La combinación frío y viento es letal. Caminar por Trelew en pleno invierno, o por cualquier otra ciudad del sur, es una experiencia bastante intensa. Es real cuando dicen que “el viento corta la cara”. Uno siente que la piel se estira. Y eso duele. También duele el qué dirán, los ojos de tus vecinos que siempre se posan sobre tus hombros para evaluarte, envidiarte u odiarte y duelen los tres golpes sobre tu pecho que te hacen hacer en la misa de la parroquia de mi escuela secundaria.

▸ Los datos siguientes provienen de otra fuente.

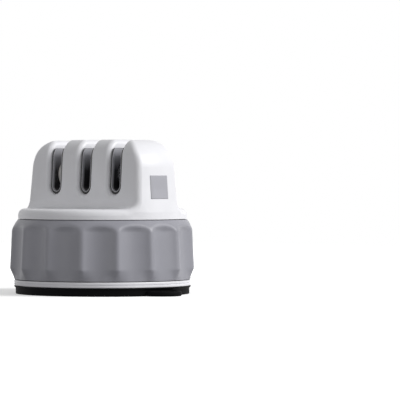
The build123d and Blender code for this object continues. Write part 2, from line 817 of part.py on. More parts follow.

“Por mi culpa, por mi culpa, por mi gran culpa” repetimos como un mantra los que asistimos al colegio María Auxiliadora de Trelew. La educación religiosa es muy peligrosa. Al día de hoy cargo con esos mensajes que repetimos como mantras en esos pasillos: la entrega hacia el otro, el perdón y, sobre todo, la culpa.
Esa culpa fue la que me hizo caminar varios kilómetros la primera vez que besé a alguien, a un chico. Yo tenía 13 años y él casi 20. Nos besamos y él me hizo una paja. Cuando acabé quedé traumado. Fingí que sonaba el teléfono, mantuve una conversación inventada con “mi mamá” y después lo eché: “Tengo que irme a lo de mi abuela”, le dije. Sentía mucha culpa por besar a un varón. Por qué sentía eso, por qué me excitaba un chico y no una chica, qué había hecho para que me pasara eso.
Con el tiempo —y con la música rockera— la paranoia y la culpa pasó. Fui una marica radiante en el secundario y lo sigo siendo ahora, hasta gano dinero por decir que soy puto. Trelew es es una ciudad rara: un lugar frío y seco como la Patagonia, pero con mucho viento, con un aire fresco que te puede hacer sentir libre un rato aunque todos te estés mirando. Y juzgando.